Geometric acoustic modeling systems spatialize sounds according to reverberation paths from a sound source to a receiver to give an auditory impression of a virtual 3D environment. These systems are useful for concert hall design, teleconferencing, training and simulation, and interactive virtual environments. In many cases, such as in an interactive walkthrough program, the reverberation paths must be updated within strict timing constraints ‐ e.g., as the sound receiver moves under interactive control by a user. In this paper, we describe a geometric acoustic modeling algorithm that uses a priority queue to trace polyhedral beams representing reverberation paths in best‐first order up to some termination criteria (e.g., expired time‐slice).

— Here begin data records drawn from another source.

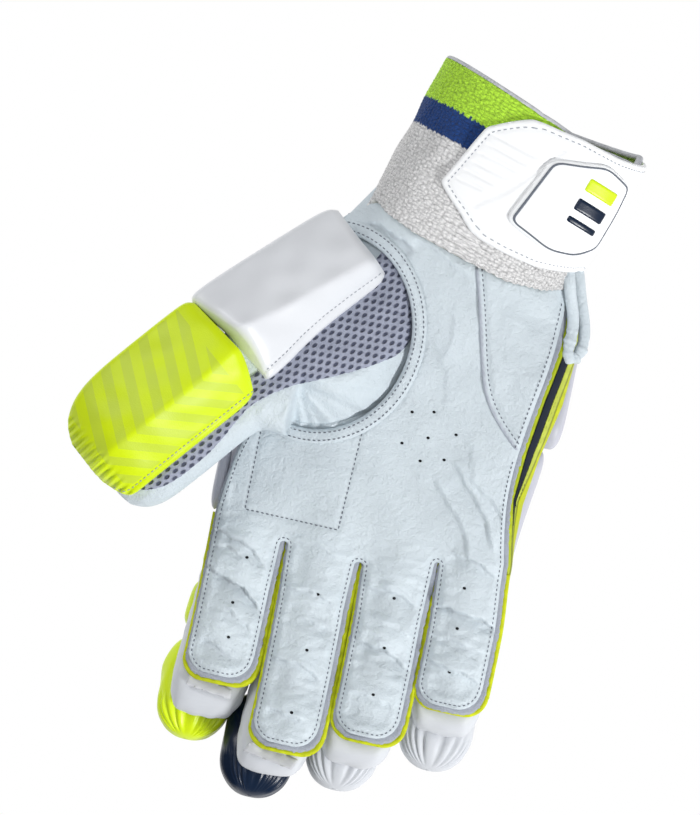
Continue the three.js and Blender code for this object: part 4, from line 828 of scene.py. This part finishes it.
def finger_pad(name, f, s0, s1, width, nose, pleats, seed):
    """A stuffed roll: superellipse rings whose size fades to the ends, pleated where the cover is gathered."""
    t = (1 - np.cos(np.linspace(0, math.pi, 90))[:, None]) / 2
    if nose:
        root, tip = (1 - np.abs(1 - 2 * np.minimum(t, 0.5)) ** 5) ** 0.45, (1 - np.clip(2 * t - 1, 0, 1) ** 2.6) ** 0.5
        size, gather = np.where(t < 0.5, root, tip), smooth((t - 0.6) / 0.2) * smooth((1 - t) / 0.06)
    else:
        size, gather = (1 - np.abs(2 * t - 1) ** 5) ** 0.42, smooth((0.12 - t) / 0.12) + smooth((t - 0.88) / 0.12)
    s, a = mix(s0, s1, t), circle(120)
    lean = f["drift"] * np.minimum(1, (np.maximum(0, s) / (0.72 * (f["length"] + f["cap"]))) ** 1.5)
    wave = np.abs(np.sin(pleats / 2 * a + 0.7 * np.sin(3 * a + seed))) ** 0.5 - 0.75
    wave = wave * PLEATS[seed % 9 % 4] * gather * (0.25 + 0.75 * smooth(2.2 * np.sin(a)))
    r = np.maximum(size, 0.05) * (1 + wave + 0.012 * ripples(xyz(s, 16 * a), 13, 8, seed))
    across, up, centre = power(np.cos(a), 0.68), power(np.sin(a), 0.68), PAD_TOP * 0.52
    x = (f["left"] + f["right"]) / 2 - lean + width / 2 * across * r
    z = centre + np.where(up > 0, (PAD_TOP - centre) * up, (centre + 1.2) * up) * r
    pts = curl(xyz(x, KNUCKLE_Y - s, np.maximum(z, 0.15)))
    pts[..., 2] = np.maximum(pts[..., 2], 0.15)
    loft(name, pts, f["pad"])


for i, f in enumerate(FINGERS):
    tip = f["length"] + f["cap"]
    joint = mix(5, tip - 38, 0.5)
    finger_pad(f"roll_base_{f['name']}", f, 5, joint - 0.8, 29, False, 20, i)
    finger_pad(f"roll_mid_{f['name']}", f, joint, tip - 38.8, 29, False, 20, i + 5)
    finger_pad(f"tip_cap_{f['name']}", f, tip - 38, tip, 30.4, True, [22, 40, 22, 22][i], i + 9)


def back_block(name, y0, y1, left, right, top):
    """A flat-bottomed pad of the back: superellipse rings between two side lines, under a height top(y)."""
    t = (1 - np.cos(np.linspace(0, math.pi, 60))[:, None]) / 2
    size, a, mid = np.maximum((1 - np.abs(2 * t - 1) ** 7) ** 0.4, 0.06), circle(72), 10.5
    y, up = mix(y0, y1, t), power(np.sin(a), 0.55)
    l, r = left(y), right(y)
    x = (l + r) / 2 + ((r - l) / 2 - 4 * (1 - size)) * power(np.cos(a), 0.5)
    z = mid + np.where(up > 0, (top(y) - mid) * up, (mid + 1.0) * up) * size
    pts = xyz(x, y, np.maximum(z, 0.12))
    pts[..., 2] += 0.25 * ripples(pts[..., :2], 14, 8, len(name)) * (pts[..., 2] > 12)
    # the back pads take the lavender-grey cover, painted shade
    loft(name, curl(pts), "guard_pu")


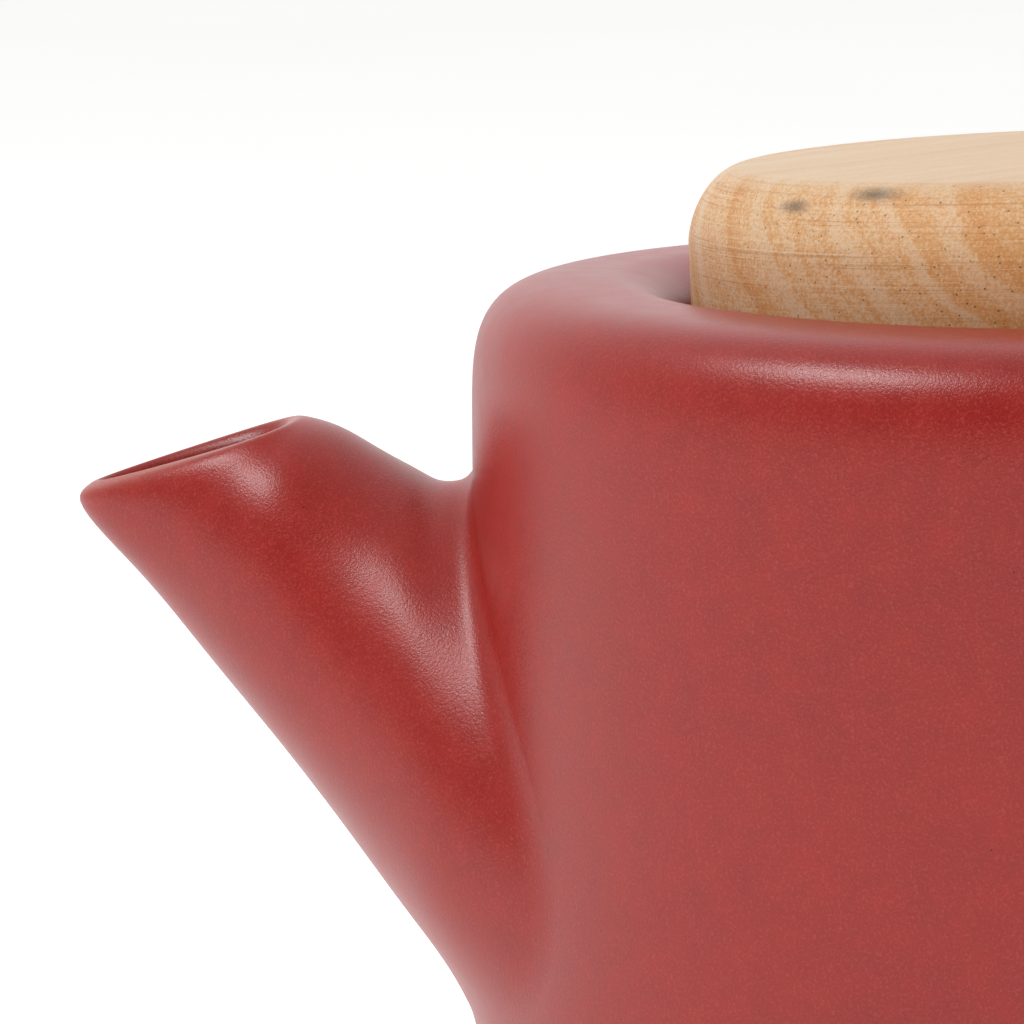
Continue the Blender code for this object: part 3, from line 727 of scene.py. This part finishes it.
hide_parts("infuser_base_ring")

# ---- Infuser base ------------------------------------------------------------------------
# A flat punched disc that drops into the base ring and is spot-welded to its lip.
BASE_LOW = BASKET_BOTTOM + COLLAR_STEEL + GAP
BASE_RADIUS = BASKET_RADIUS - SHEET_STEEL - GAP
BASE_PITCH = 3.2 * MM
BASE_FIELD = 25.5 * MM
DISC_SHARP_ANGLE = math.radians(20)
PUNCH_LENGTH = 4 * MM
base_outline = [(0.0, BASE_LOW + SHEET_STEEL, 0.0), (BASE_RADIUS, BASE_LOW + SHEET_STEEL, 0.12 * MM),
                (BASE_RADIUS, BASE_LOW, 0.12 * MM), (0.0, BASE_LOW, 0.0)]
perforated_base = turned("perforated_base", rounded(base_outline, 2), closed=False, steps=120)

drilled = bpy.data.node_groups.new("punched disc", "GeometryNodeTree")
drilled.interface.new_socket("Geometry", in_out="OUTPUT", socket_type="NodeSocketGeometry")
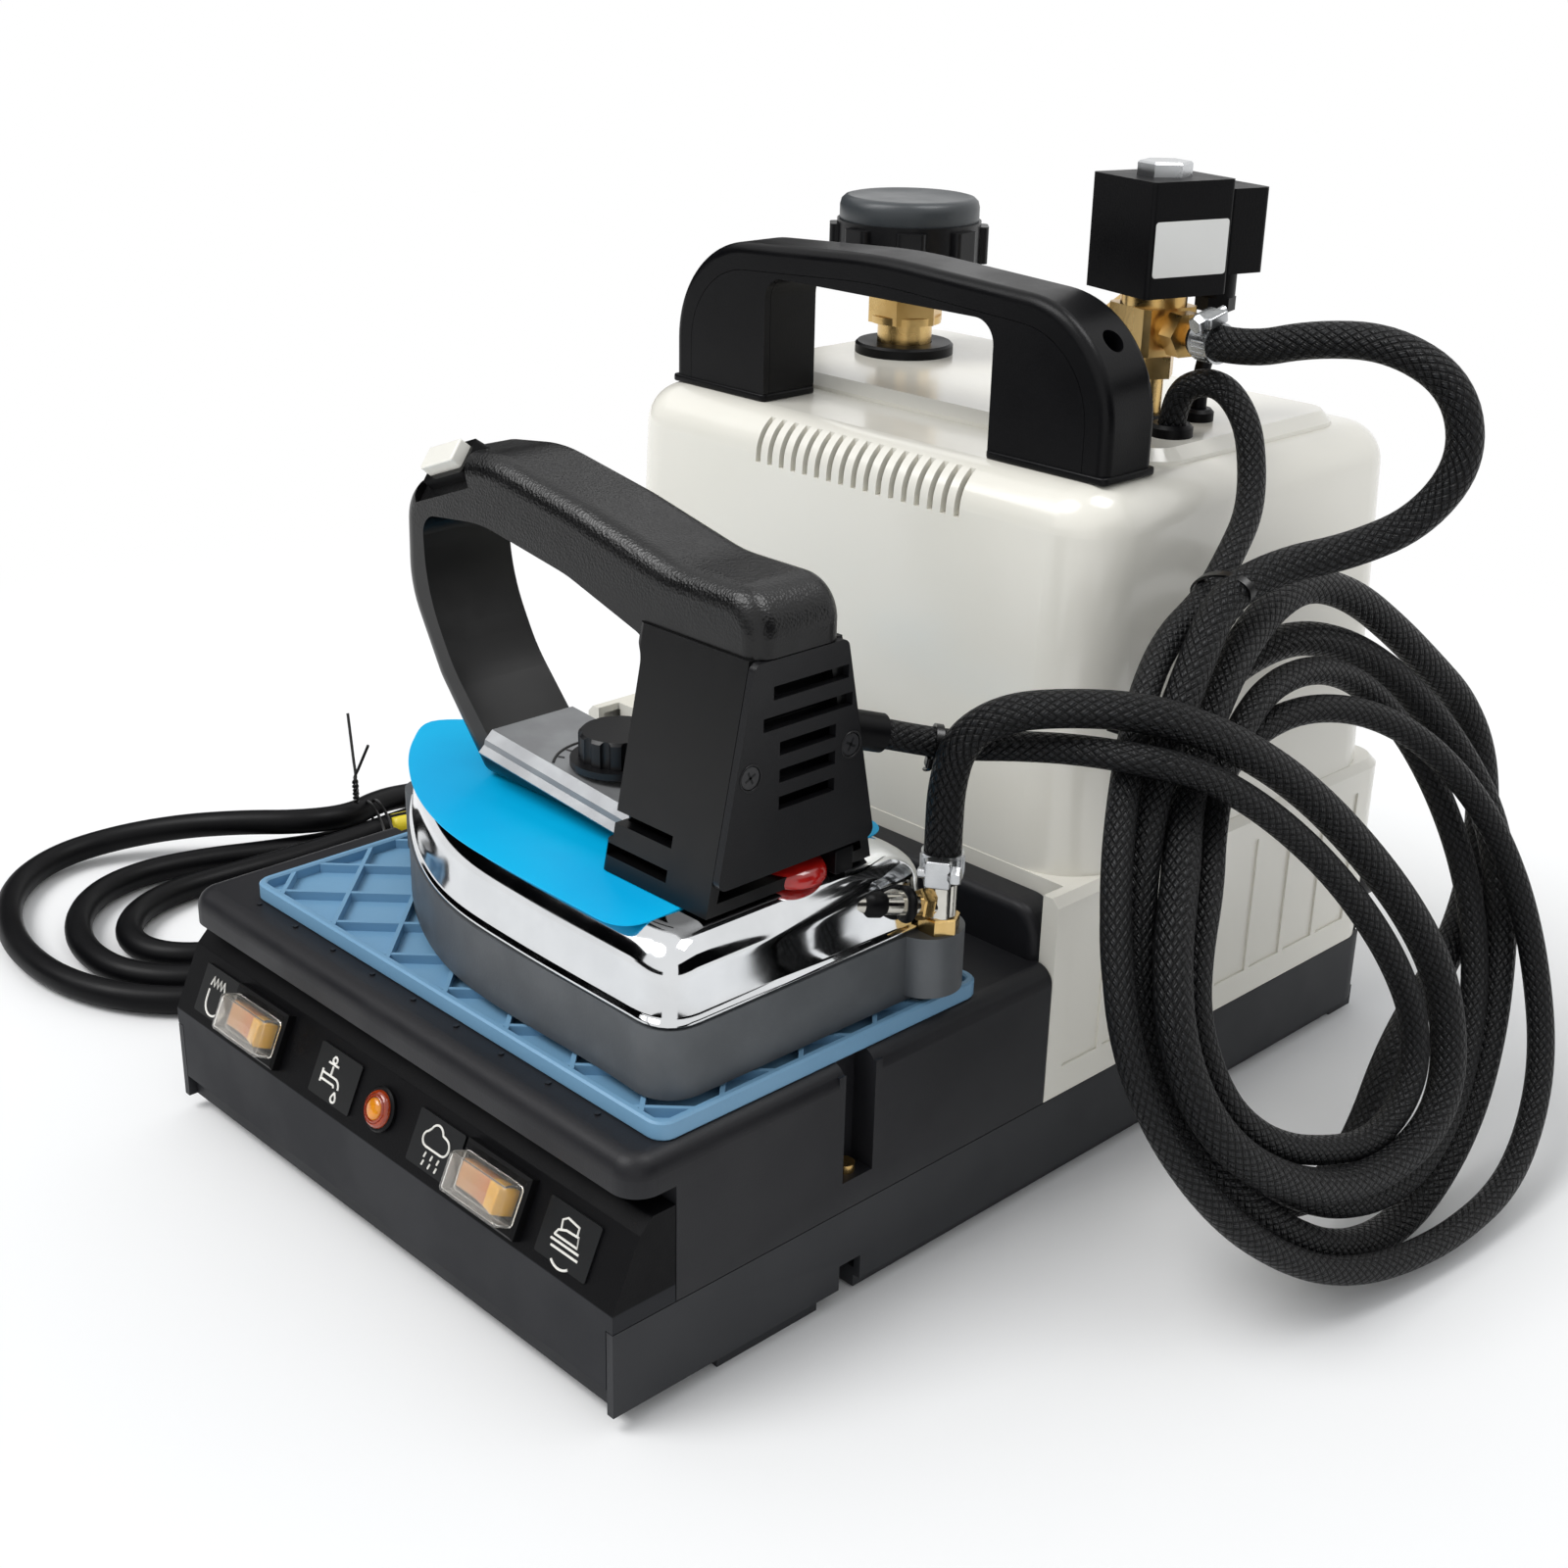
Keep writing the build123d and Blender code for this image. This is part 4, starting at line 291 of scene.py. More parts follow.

The advantage of this algorithm is that it is more likely to find the highest priority reverberation paths within a fixed time‐slice, avoiding many geometric computations for lower‐priority beams. Yet, there is overhead in computing priorities and managing the priority queue. The focus of this paper is to study the trade‐offs of the priority‐driven beam tracing algorithm with different priority functions. During experiments computing reverberation paths between a source and a receiver in a 3D building environment, we find that priority functions incorporating more accurate estimates of source‐to‐receiver path length are more likely to find early reverberation paths useful for spatialization, especially in situations where the source and receiver cannot reach each other through trivial reverberation paths. However, when receivers are added to the environment such that it becomes more densely and evenly populated, this advantage diminishes.